HR professionals rarely spend time investing in their personal development to get better at their craft. Too few professionals are certified. Those who are certified have continuing education requirements to help ensure that they continue to develop. Those who aren’t certified may – or, more often, may not – work towards ensuring that they’re developing as a professional.
The saying that sticks with me – perhaps because I travel too much – is “put your own mask on first before assisting others.” It’s a standard part of the safety briefing for a commercial airline flight. It’s an acknowledgement that, if you’re passed out due to the lack of oxygen, you can’t help others. If you’re always clear about ensuring that your needs are met, you’ll be able to give to others. If you don’t, you may find yourself burned out and unable to do anything to help the people you’re there to support. (See ExtinguishBurnout.com for more on how to protect yourself from burnout.)
Busy
We’re all busy. We’ve all filled our lives with stuff. It’s hard to find someone who couldn’t describe themselves as busy. Even retired friends report themselves as busy. In fact, many of them wonder how they had time to do a job given how busy they are in retirement. We must accept that we’re always going to be busy. The question isn’t busy or not busy. The question is whether our life is filled with the right or the wrong things.

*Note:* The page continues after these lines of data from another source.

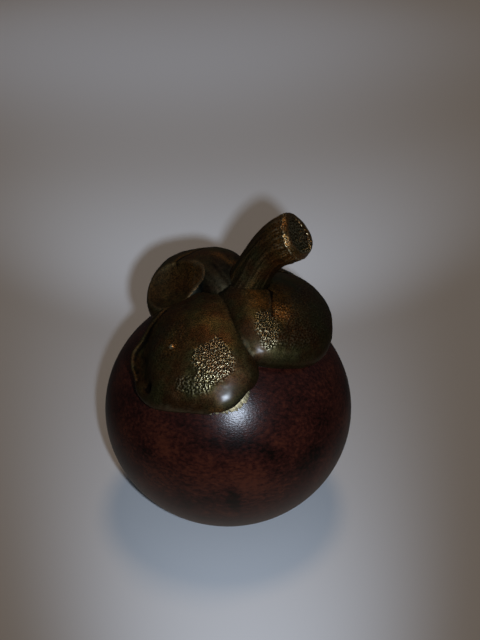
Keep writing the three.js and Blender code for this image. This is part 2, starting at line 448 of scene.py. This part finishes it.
def refine(piece, weights):
    # cuts the faces under the weights in four, so that small marks have enough vertices
    pickOnly(piece)
    bpy.ops.object.mode_set(mode="EDIT")
    bpy.ops.mesh.select_mode(type="FACE")
    bpy.ops.mesh.select_all(action="DESELECT")
    bpy.ops.object.mode_set(mode="OBJECT")
    for face in piece.data.polygons:
        face.select = all(weights[i] > 0.02 for i in face.vertices)
    bpy.ops.object.mode_set(mode="EDIT")
    bpy.ops.mesh.subdivide(number_cuts=1)
    bpy.ops.mesh.select_mode(type="VERT")
    bpy.ops.object.mode_set(mode="OBJECT")


def standOut(piece, reach, passes):
    # 0.5 where the surface is flat, more on crests and less in hollows, as handling wears it
    places = placesOf(piece)
    ends = np.empty(len(piece.data.edges) * 2, int)
    piece.data.edges.foreach_get("vertices", ends)
    one, other = ends.reshape(-1, 2).T
    count = np.bincount(np.concatenate([one, other]), minlength=len(places))[:, None]

    def averaged(values):
        summed = np.stack([
            np.bincount(one, column[other], len(places))
            + np.bincount(other, column[one], len(places))
            for column in values.T
        ], 1)
        return summed / count

    smooth = places
    for _ in range(passes):
        smooth = (smooth + averaged(smooth)) / 2
    normals = np.empty(len(places) * 3)
    piece.data.vertices.foreach_get("normal", normals)
    height = ((places - smooth) * normals.reshape(-1, 3)).sum(1)
    return (0.5 + height / reach / 2).clip(0, 1)


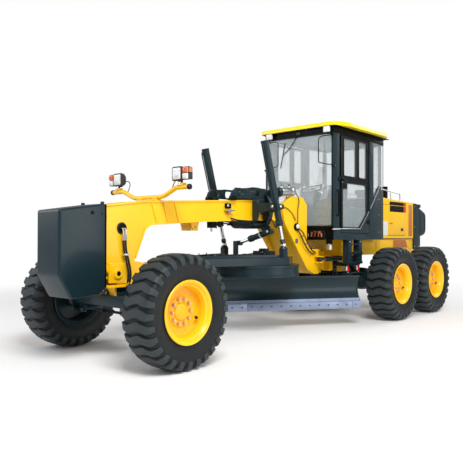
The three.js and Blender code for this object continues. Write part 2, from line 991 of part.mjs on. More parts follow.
function engineBlock() {
  return wide(railHalfWidth - railWidth - 5, 6250, 7400, railBottom + 60, 2080).add(
    wide(railHalfWidth - railWidth - seatGap, 6350, 6450, railBottom + 60, railTop - 60),
  );
}

piece(machine, "rear_frame", rearFrame(), "yellow");
piece(machine, "rear_axle", rearAxle(), "dark");
for (const [word, side] of sides) piece(machine, `tandem_case_${word}`, tandemCase(side), "dark");
piece(machine, "engine_block", engineBlock(), "dark");

// ---------- hood and rear guard ----------
function hood() {
  const shell = (inset) =>
    sidePlate(
      [
        [hoodFront + inset, hoodBottom - inset],
        [hoodFront + inset, hoodTopFront - inset],
        [hoodBack - inset, hoodTopBack - inset],
        [hoodBack - inset, hoodBottom - inset],
      ],
      -hoodHalfWidth + inset,
      hoodHalfWidth - inset,
    );
  const doorways = wide(
    hoodHalfWidth + 10,
    hoodDoorFront - 4,
    hoodDoorBack + 4,
    hoodDoorBottom - 4,
    hoodDoorTop + 4,
  );
  return cut(shell(0), shell(hoodWall), doorways);
}

const hoodDoor = (side) =>
  sideBox(
    side,
    hoodHalfWidth - hoodWall,
    hoodHalfWidth,
    hoodDoorFront,
    hoodDoorBack - seatGap + 4,
    hoodDoorBottom,
    hoodDoorTop,
  );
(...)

If busy is getting in the way of your self-development, what can you do to remove things to give you space? There are some people for whom there is no margin left. They literally can’t take on one more thing. However, for most of us there are things that we do to waste time or enjoy ourselves that could be refocused on self-development or on more powerful opportunities to connect with our fellow human beings.
You may feel like you’re too busy to take something else on, but I’d encourage you to find space to do HR on Purpose.